People aren’t wired to want to spend hours just for a few moments of progress. Our psychology and instincts tell us that NOW is better, and free-to-play games are designed – specifically designed – to take advantage of that. And it seems to me that the people who often need the de-stressing “fix” of a quick game are often those who don’t have the time to invest in a longer or larger system ($250-$500) or a new AAA game ($60-$90). So the people who make minimum wage, who have an iPhone given to them by a family member or that they need to keep track of their kids (and got for free with a two-year contract), they’re the ones who psychologically benefit from that burst of fiero gained by spending a dollar here and two dollars there on a “free” game. And they’re also going to be likely to download a free-to-play game because, after all, it’s free.

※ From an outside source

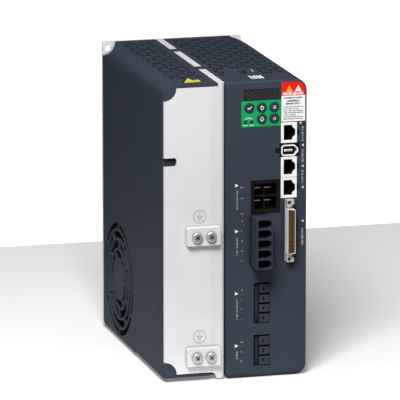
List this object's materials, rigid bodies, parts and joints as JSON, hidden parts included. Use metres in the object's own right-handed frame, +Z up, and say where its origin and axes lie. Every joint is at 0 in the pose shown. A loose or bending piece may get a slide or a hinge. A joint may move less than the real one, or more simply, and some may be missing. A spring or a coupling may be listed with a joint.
{
  "type": "servo drive",
  "caption": "Wall-mounted servo drive: cast heat sink with fan duct and earth pads, electronics casing with keypad, display, jacks and pluggable power terminals.",
  "frame": {"origin": "on the rear mounting plane, in the middle of the mounting plate's bottom edge", "axes": "+Z up, front face towards -Y, +X to the right seen from the front; the wall is at Y = 0"},
  "size_m": [0.117, 0.212, 0.2382],
  "materials": {
    "cast_aluminium": "sand-textured die casting, satin",
    "slate_plastic": "finely spark-eroded moulded plastic",
    "black_plastic": "moulded insulating plastic",
    "dark_plug_plastic": "moulded terminal plastic, slightly glossy",
    "fan_plastic": "glass-filled plastic",
    "plated_steel": "zinc-nickel plated",
    "nickel_shield": "bright nickel-plated sheet",
    "gold_contacts": "gold-flashed contacts",
    "green_overlay": "printed keypad film",
    "button_plastic": "moulded key cap",
    "smoked_window": "smoked acrylic",
    "display_grey": "display housing",
    "lamp_green": "tinted light pipe",
    "danger_print": "laminated printed film",
    "yellow_print": "laminated printed film",
    "white_core": "white moulded core",
    "brown_insert": "high-temperature insert moulding",
    "circuit_board": "solder-masked laminate",
    "copper_coil": "enamelled winding",
    "module_case": "potted module case",
    "capacitor_sleeve": "shrink sleeve"
  },
  "bodies": {
    "drive": {"heat_sink": "cast_aluminium", "duct_cover": "slate_plastic", "fan_cover": "slate_plastic", "front_cover": "slate_plastic", "side_casing": "slate_plastic", "bridge_clips": "slate_plastic", "serial_jack_insert": "black_plastic", "bus_in_jack_insert": "black_plastic", "bus_out_jack_insert": "black_plastic", "encoder_housing": "black_plastic", "dc_bus_socket": "black_plastic", "mains_header": "dark_plug_plastic", "motor_header": "dark_plug_plastic", "brake_header": "dark_plug_plastic", "fan_frame": "fan_plastic", "earth_screws": "plated_steel", "fan_bearings": "plated_steel", "fan_screws": "plated_steel", "key_switches": "plated_steel", "io_latches": "plated_steel", "dc_bus_blades": "plated_steel", "header_pins": "plated_steel", "board_standoffs": "plated_steel", "board_screws": "plated_steel", "serial_jack_shield": "nickel_shield", "bus_in_jack_shield": "nickel_shield", "bus_out_jack_shield": "nickel_shield", "encoder_shell": "nickel_shield", "io_shell": "nickel_shield", "jack_contacts": "gold_contacts", "io_pins": "gold_contacts", "keypad_overlay": "green_overlay", "display_window": "smoked_window", "display_module": "display_grey", "status_lights": "lamp_green", "danger_label": "danger_print", "top_label": "yellow_print", "encoder_tongue": "white_core", "io_insert": "brown_insert", "hmi_board": "circuit_board", "control_board": "circuit_board", "power_board": "circuit_board", "fan_stator": "copper_coil", "filter_choke": "copper_coil", "power_module": "module_case", "dc_capacitors": "capacitor_sleeve"},
    "fan": {"fan_rotor": "fan_plastic", "fan_shaft": "plated_steel"},
    "ok_key": {"ok_button": "button_plastic"},
    "up_key": {"up_button": "button_plastic"},
    "mode_key": {"mode_button": "button_plastic"},
    "down_key": {"down_button": "button_plastic"},
    "set_key": {"set_button": "button_plastic"},
    "mains_connector": {"mains_plug": "dark_plug_plastic", "mains_clamps": "plated_steel"},
    "motor_connector": {"motor_plug": "dark_plug_plastic", "motor_clamps": "plated_steel"},
    "brake_connector": {"brake_plug": "dark_plug_plastic", "brake_clamps": "plated_steel"}
  },
  "joints": [
    {"name": "fan_spin", "type": "hinge", "parent": "drive", "child": "fan", "pos_m": [-0.0445, -0.0536, 0.0517], "axis": [1, 0, 0], "continuous": true},
    {"name": "ok_press", "type": "slide", "parent": "drive", "child": "ok_key", "axis": [0, 1, 0], "range_m": [0, 0.0006], "stiffness_N_per_m": 800},
    {"name": "up_press", "type": "slide", "parent": "drive", "child": "up_key", "axis": [0, 1, 0], "range_m": [0, 0.0006], "stiffness_N_per_m": 800},
    {"name": "mode_press", "type": "slide", "parent": "drive", "child": "mode_key", "axis": [0, 1, 0], "range_m": [0, 0.0006], "stiffness_N_per_m": 800},
    {"name": "down_press", "type": "slide", "parent": "drive", "child": "down_key", "axis": [0, 1, 0], "range_m": [0, 0.0006], "stiffness_N_per_m": 800},
    {"name": "set_press", "type": "slide", "parent": "drive", "child": "set_key", "axis": [0, 1, 0], "range_m": [0, 0.0006], "stiffness_N_per_m": 800},
    {"name": "mains_pull", "type": "slide", "parent": "drive", "child": "mains_connector", "axis": [0, -1, 0], "range_m": [0, 0.012]},
    {"name": "motor_pull", "type": "slide", "parent": "drive", "child": "motor_connector", "axis": [0, -1, 0], "range_m": [0, 0.012]},
    {"name": "brake_pull", "type": "slide", "parent": "drive", "child": "brake_connector", "axis": [0, -1, 0], "range_m": [0, 0.012]}
  ]
}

I’m lucky enough to be able to own a console, a gaming pc, a *pad, and a smartphone. I can afford $60-$90 for a game once every month or two. I can consider buying a new system to play more games, and, in part, that’s the reason why I have the luxury to refuse to pay for free-to-play games. I don’t need to get my fiero fix from PvZ2 because I can go home and play Skyrim or Mass Effect, and so, for me, the decision not to become involved in microtransactions is easy because I can fulfill my gaming desire with something else.
Really, free-to-play games are like check-cashing places. They’ll give you your fiero fix for a nominal fee so that you don’t have to consider the large sums that come with most gaming systems and AAA games. But, really, they ultimately end up costing you so much more – they keep you spending money on microtransactions rather than macro-transactions, and in a low-income situation, they can in fact keep someone from ever being able to afford something bigger and better by slowly and invisibly sucking away their gaming capital.
If I’m going to be honest, I don’t think that many people have been bankrupted by free-to-play games, and our country certainly has much, much larger economic concerns than the introduction and spread of the free-to-play market. But I do think that free-to-play is one of many symptoms of the American tendency to choose short-term cheap over long-term value which hurts us all in the long economic run.
[…] Although I know the title makes it sound like I’m about to start spouting platitudes about freedom and serving one’s country, this post over at TLF is actually about free-to-play games and why I find them so infuriating and pr…. […]
F2P games are basically like gambling machines: they exist to get you to pay for stuff, rather than to provide a good game playing experience. Sometimes those two things can overlap, but that sense of getting screwed over ruins it for me.
This is one of the problems of this new exciting age of “free.”: companies have to find new ways to monetize things we’d normally pay for, and the results are often not pretty.